Instruments for Energy Audits

1
Instruments for Energy Audits

• Solar Energy Society of Canada
• April 2007

2
The Numbers Game

• When you look at alternative energy, the numbers
  to be considered break down to the following
• How much energy do you consume?
• How much energy can you produce?
• How much energy can you conserve?
• How much does it cost you to purchase
  conventional energy?
• How much will it cost you to purchase alternative
  energy?

3
Energy Use - The Energy Audit

• An energy audit will answer two questions.
• How much energy do you consume?
• Very few of us actually know how much energy we
  use as we tend to view it in terms of how much we
  spend each month.
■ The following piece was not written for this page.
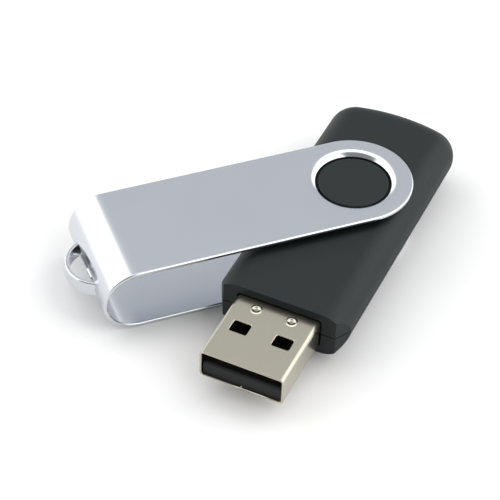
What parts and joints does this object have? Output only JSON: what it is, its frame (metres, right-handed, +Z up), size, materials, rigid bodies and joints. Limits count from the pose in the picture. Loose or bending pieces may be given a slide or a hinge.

This allows us to ignore some
  of the ugly facts.
• How much energy can you conserve?
• Actually once you get a handle on your energy
  consumption it will become quite obvious where
  you can conserve energy.

4
Energy Audit

• What do we measure?
• Look at your utility bills.
• If you are paying for it, you probably want to
  audit your actual consumption.

5
Energy Audit - Records

• Start keeping records.
• All of this testing and checking will do you no
  good at all until you can compare numbers.
• Open a notebook or use your computer to record
  all of your figures and information in one place.
  This will help you compare notes during and after
  the energy audit.

6
Energy Audit - Sample Home

• Start with a conventional urban house.
• 1100 square foot bungalow, built in 1960.
• 4 walls with fiberglass insulation.
• Gas furnace and hot water heater.
• Electric stove and dryer.
• Two adults and one pre-school child.
• What do we measure?
• How do we measure it?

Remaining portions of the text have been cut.